地元の神奈川県三浦三崎港にある看板建築の修復。看板建築は建物の正面部分のみデコレーションして、文字通り建築自体を看板に見立てた様式。二階前面に洗い出し仕上げで装飾を施した昭和初期の建物で、傷んだり、欠けたりしたパーツを復原した。さまざまな形状の部品をシリコン樹脂で型取りし、洗い出し、張り付けた。赤色はチェリーサンド、グレーの部分は寒水石の御影石風。下部の一列の看板部分は、上部の意匠を参考に新設した。
地元の三浦青年会議所の記念事業で、三崎港バス停をリニューアル。三崎港周辺に点在する看板建築をモチーフにして、観光に訪れる人たちを出迎える。寒水石の洗い出し仕上げで、ボーダーをスパッと真っすぐに通した。
新潟から移築され、別荘として使用されている古民家の左官工事。設計施工は地元の工務店、有限会社クマキ。外壁の漆喰仕上げ、下地は木摺とメタルラス。下塗りのラスモルタルから土中塗りを行い、漆喰押さえ仕上げ。漆喰をきれいに仕上げるために、中塗りに土を用いた。所謂漆喰の王道。

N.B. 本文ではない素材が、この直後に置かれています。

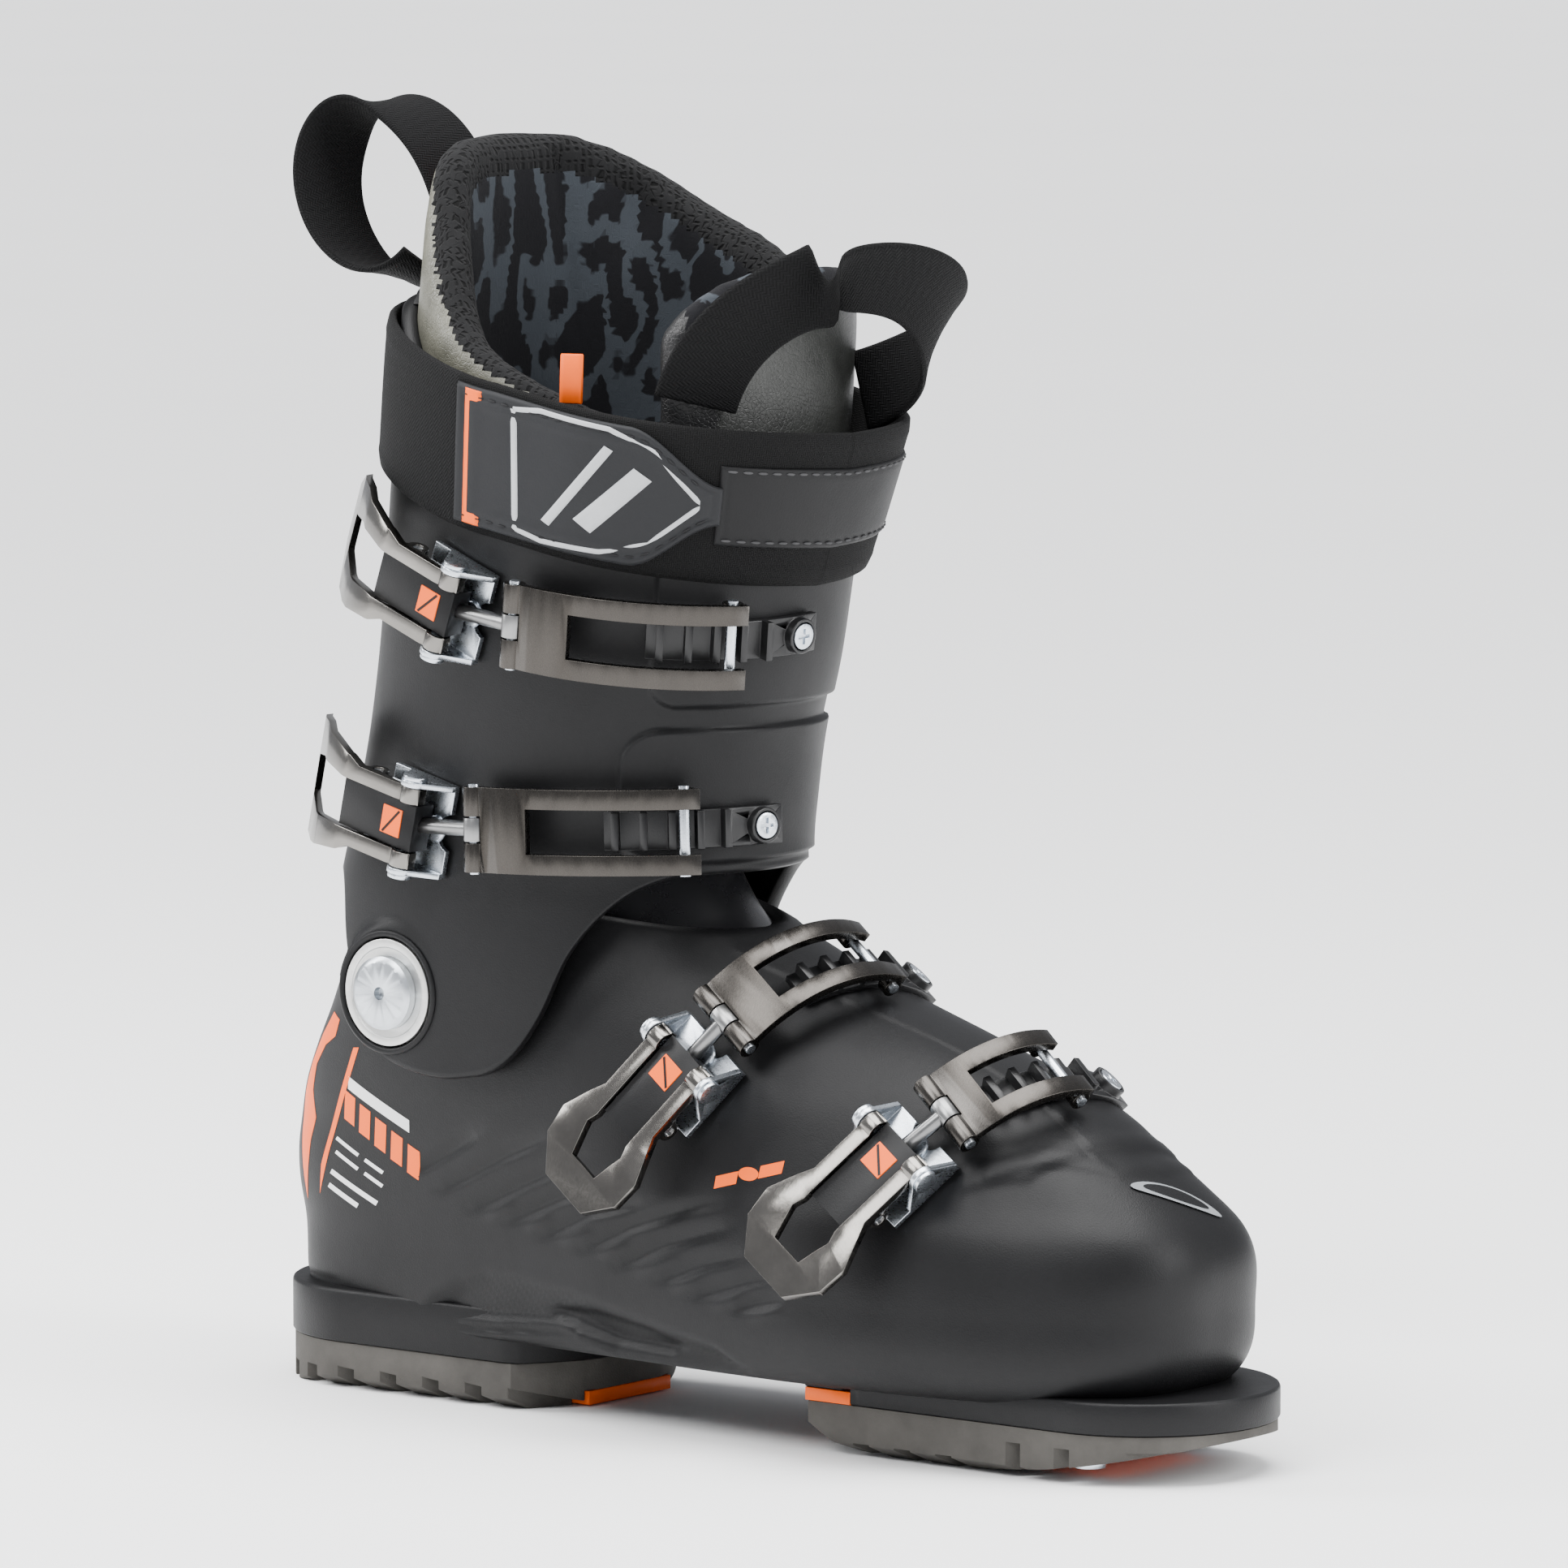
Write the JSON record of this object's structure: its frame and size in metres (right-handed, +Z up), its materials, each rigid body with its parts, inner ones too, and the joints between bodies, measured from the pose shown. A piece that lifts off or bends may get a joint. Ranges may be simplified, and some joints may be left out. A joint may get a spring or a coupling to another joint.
{
  "type": "alpine ski boot",
  "caption": "Right-foot alpine ski boot: hard lower shell and hinged cuff closed with lever buckles, padded liner with pull loops, wide power strap and lugged walking soles.",
  "frame": {"origin": "on the ground under the mid-sole point, halfway along the sole and on its centre line", "axes": "+X towards the toe, +Y to the inner side of the foot, +Z up; the buckles' levers are on the outer side, -Y"},
  "size_m": [0.305, 0.1275, 0.3391],
  "materials": {
    "shell_plastic": "matte moulded polyurethane, near black",
    "sole_rubber": "grey tread rubber, matte",
    "orange_plastic": "orange moulded plastic",
    "board_plastic": "grey moulded foam board",
    "footbed_foam": "fabric-topped foam",
    "liner_fabric": "dark padded knit and fleece",
    "tongue_leather": "padded black synthetic leather",
    "gaiter_rubber": "soft satin black elastomer",
    "spoiler_plastic": "black moulded plastic",
    "strap_webbing": "black woven webbing",
    "patch_rubber": "dark grey moulded rubber",
    "loop_webbing": "black ribbed webbing",
    "disc_metal": "satin pale aluminium",
    "bolt_steel": "satin steel",
    "zinc_steel": "bright zinc plating",
    "lever_metal": "dark nickel plated casting",
    "bail_metal": "gunmetal anodised casting",
    "rod_steel": "dark steel",
    "barrel_plastic": "black moulded plastic",
    "rack_plastic": "black moulded plastic"
  },
  "bodies": {
    "shell": {"lower_shell": "shell_plastic", "toe_sole": "sole_rubber", "heel_sole": "sole_rubber", "toe_plate": "orange_plastic", "toe_shim": "orange_plastic", "heel_plate": "orange_plastic", "sole_screws": "zinc_steel", "boot_board": "board_plastic", "footbed": "footbed_foam", "liner_foot": "liner_fabric", "instep_gaiter": "gaiter_rubber", "pivot_bolts": "bolt_steel", "pivot_nuts": "zinc_steel", "shell_rivets": "zinc_steel", "shell_rack_screws": "zinc_steel", "base_3": "zinc_steel", "base_4": "zinc_steel", "rack_3": "rack_plastic", "rack_4": "rack_plastic"},
    "cuff": {"cuff": "shell_plastic", "liner_cuff": "liner_fabric", "liner_tongue": "tongue_leather", "rear_spoiler": "spoiler_plastic", "pivot_discs": "disc_metal", "cuff_rivets": "zinc_steel", "cuff_rack_screws": "zinc_steel", "rear_screws": "zinc_steel", "power_strap": "strap_webbing", "strap_patch": "patch_rubber", "loop_rear": "loop_webbing", "loop_front": "loop_webbing", "base_1": "zinc_steel", "base_2": "zinc_steel", "rack_1": "rack_plastic", "rack_2": "rack_plastic"},
    "lever_1": {"lever_1": "lever_metal", "link_pin_1": "zinc_steel"},
    "link_1": {"barrel_1": "barrel_plastic", "rod_1": "rod_steel"},
    "bail_1": {"bail_1": "bail_metal", "bail_pins_1": "zinc_steel"},
    "lever_2": {"lever_2": "lever_metal", "link_pin_2": "zinc_steel"},
    "link_2": {"barrel_2": "barrel_plastic", "rod_2": "rod_steel"},
    "bail_2": {"bail_2": "bail_metal", "bail_pins_2": "zinc_steel"},
    "lever_3": {"lever_3": "lever_metal", "link_pin_3": "zinc_steel"},
    "link_3": {"barrel_3": "barrel_plastic", "rod_3": "rod_steel"},
    "bail_3": {"bail_3": "bail_metal", "bail_pins_3": "zinc_steel"},
    "lever_4": {"lever_4": "lever_metal", "link_pin_4": "zinc_steel"},
    "link_4": {"barrel_4": "barrel_plastic", "rod_4": "rod_steel"},
    "bail_4": {"bail_4": "bail_metal", "bail_pins_4": "zinc_steel"}
  },
  "joints": [
    {"name": "cuff_flex", "type": "hinge", "parent": "shell", "child": "cuff", "pos_m": [-0.09, 0, 0.1085], "axis": [0, 1, 0], "range_deg": [0, 5], "stiffness_Nm_per_rad": 350},
    {"name": "lever_1_swing", "type": "hinge", "parent": "cuff", "child": "lever_1", "pos_m": [-0.06049, -0.05913, 0.2104], "axis": [0.3733, -0.0844, 0.9239], "range_deg": [0, 112]},
    {"name": "link_1_swing", "type": "hinge", "parent": "lever_1", "child": "link_1", "pos_m": [-0.07427, -0.05676, 0.21618], "axis": [0.3733, -0.0844, 0.9239], "range_deg": [-77, 0]},
    {"name": "bail_1_swing", "type": "hinge", "parent": "link_1", "child": "bail_1", "pos_m": [-0.03954, -0.05709, 0.2077], "axis": [0.1347, -0.0756, 0.988], "range_deg": [-70, 0]},
    {"name": "lever_2_swing", "type": "hinge", "parent": "cuff", "child": "lever_2", "pos_m": [-0.07664, -0.05477, 0.15347], "axis": [0.2249, -0.0194, 0.9742], "range_deg": [0, 112]},
    {"name": "link_2_swing", "type": "hinge", "parent": "lever_2", "child": "link_2", "pos_m": [-0.09107, -0.05173, 0.15687], "axis": [0.2249, -0.0194, 0.9742], "range_deg": [-77, 0]},
    {"name": "bail_2_swing", "type": "hinge", "parent": "link_2", "child": "bail_2", "pos_m": [-0.05548, -0.0533, 0.15398], "axis": [-0.0238, -0.0013, 0.9997], "range_deg": [-70, 0]},
    {"name": "lever_3_swing", "type": "hinge", "parent": "shell", "child": "lever_3", "pos_m": [0.00734, -0.04758, 0.09886], "axis": [-0.8212, 0.1372, 0.5539], "range_deg": [0, 112]},
    {"name": "link_3_swing", "type": "hinge", "parent": "lever_3", "child": "link_3", "pos_m": [-0.00129, -0.05098, 0.0869], "axis": [-0.8212, 0.1372, 0.5539], "range_deg": [-77, 0]},
    {"name": "bail_3_swing", "type": "hinge", "parent": "link_3", "child": "bail_3", "pos_m": [0.01573, -0.03958, 0.10884], "axis": [-0.8112, 0.1433, 0.5669], "range_deg": [-70, 0]},
    {"name": "lever_4_swing", "type": "hinge", "parent": "shell", "child": "lever_4", "pos_m": [0.07388, -0.04523, 0.0818], "axis": [-0.8243, 0.1066, 0.556], "range_deg": [0, 112]},
    {"name": "link_4_swing", "type": "hinge", "parent": "lever_4", "child": "link_4", "pos_m": [0.06555, -0.05099, 0.07055], "axis": [-0.8243, 0.1066, 0.556], "range_deg": [-77, 0]},
    {"name": "bail_4_swing", "type": "hinge", "parent": "link_4", "child": "bail_4", "pos_m": [0.08245, -0.03508, 0.09033], "axis": [-0.7793, 0.1462, 0.6093], "range_deg": [-70, 0]}
  ],
  "couplings": [
    {"joint": "link_1_swing", "follows": "lever_1_swing", "ratio": -0.6667},
    {"joint": "bail_1_swing", "follows": "lever_1_swing", "ratio": -0.6},
    {"joint": "link_2_swing", "follows": "lever_2_swing", "ratio": -0.6667},
    {"joint": "bail_2_swing", "follows": "lever_2_swing", "ratio": -0.6},
    {"joint": "link_3_swing", "follows": "lever_3_swing", "ratio": -0.6667},
    {"joint": "bail_3_swing", "follows": "lever_3_swing", "ratio": -0.6},
    {"joint": "link_4_swing", "follows": "lever_4_swing", "ratio": -0.6667},
    {"joint": "bail_4_swing", "follows": "lever_4_swing", "ratio": -0.6}
  ]
}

同じ新潟の古民家。ラスボード下地に石膏プラスター中塗りのうえ、漆喰押さえ仕上げとしている。部屋の一部は中塗り土仕上げ。
建築家・日髙仁さんにお誘いいただき、山梨県湯之奥の集落でかつて夜間の寺子屋のように使われていた「夜学舎」で、地元の人や関係者たちと一緒に手揉み製茶の道具を再生した。左は茶葉を蒸す竈(かまど)。右は焙炉(ほいろ)という作業台で、この中で火を起こし、木枠に和紙を張った「助炭(じょたん)」を上に置いて、余熱で茶葉を乾燥させながら揉み込む。
竈(かまど)と焙炉(ほいろ)は土の蓄熱性を利用して、日干し煉瓦を積み上げ、土塗りで仕上げた。日干し煉瓦は、もともと使われていた土に中塗り土などを配合して型で抜き、天日干ししてつくった。写真は仕上げ塗り前の焙炉の内部。
山梨県湯之奥での、竈と焙炉つくりは、非常に思い出深い現場となった。山間で電気がない建物なので日照時間も短く、自然の中で作るモノヅクリを余すことなく味わった。かつて、夜学舎で行われていたであろう、地元集落の方たちのコミュニティに、時間を超えて参加させていただいた気分に。「廃墟」に対する見識が変わった現場でした。